According to many evidences, during the election campaigns, many of the Diyanet members work for the AKP. For example, before the local elections held in March 30 2014, there appeared allegations suggesting that the sermon texts or Khutbahs written by Diyanet Institute and distributed to the mosques incited people to vote for Erdogan’s AKP. Even the conservative elites have expressed concerns, explaining their reasons for the need of the religious affairs to be kept away from politics.
Additionally, the president of Diyanet institute has never spoken out against the government’s measures. After September 17, 2013 corruption scandal, the anti-Erdogan politicians and elites have lashed out at the presidency of Diyanet for its silence on corruption of the government members.
Therefore, while Diyanet Institute is under fire for turning a blind eye to the policies and measures of the AKP-led government, it appears that Erdogan, through establishing an alliance With the Presidency of the Religious Affairs and backing it, in the first step intends to develop a government-controlled Islamic authority in the country and in the second step take on the unofficial religious movements like that of Fethullah Gulen.

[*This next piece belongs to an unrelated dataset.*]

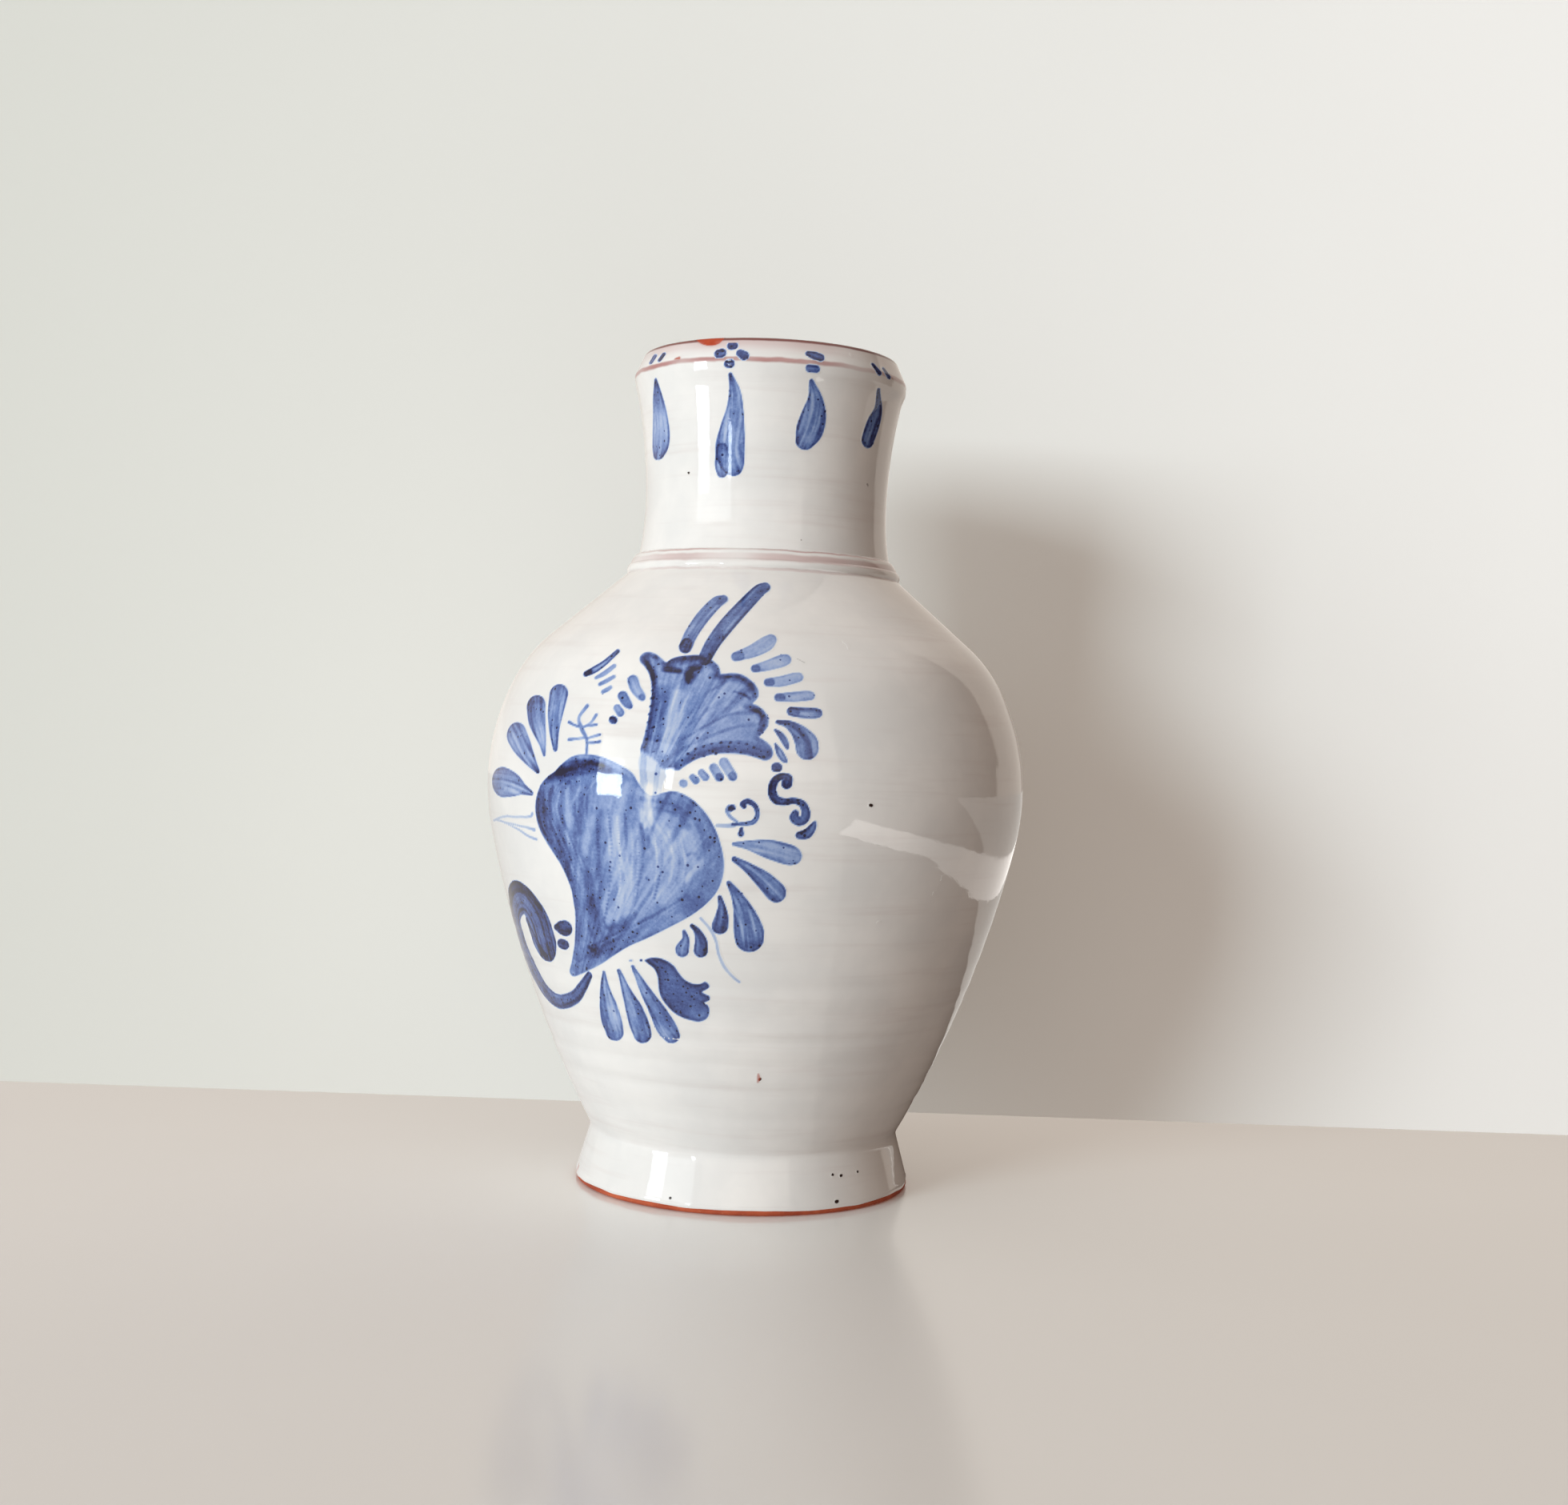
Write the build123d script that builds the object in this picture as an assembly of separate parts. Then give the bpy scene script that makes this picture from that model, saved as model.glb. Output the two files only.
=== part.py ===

So, while the two sides are in open rivalry and opposition, and their power struggle is expected to continue in the short run, it seems that in the long run none of them is capable of removing the opposing side. Additionally, the two sides could face a need for close cooperation for some time, specially that at the present time a variety of common challenges and social movements like the Kurdish developments, the Alawites’ awakening, the religious amendments and seculars’ power seeking are gaining ground in Turkey, and any of them could interweave once again the interests of AKP and the Gulen Movement.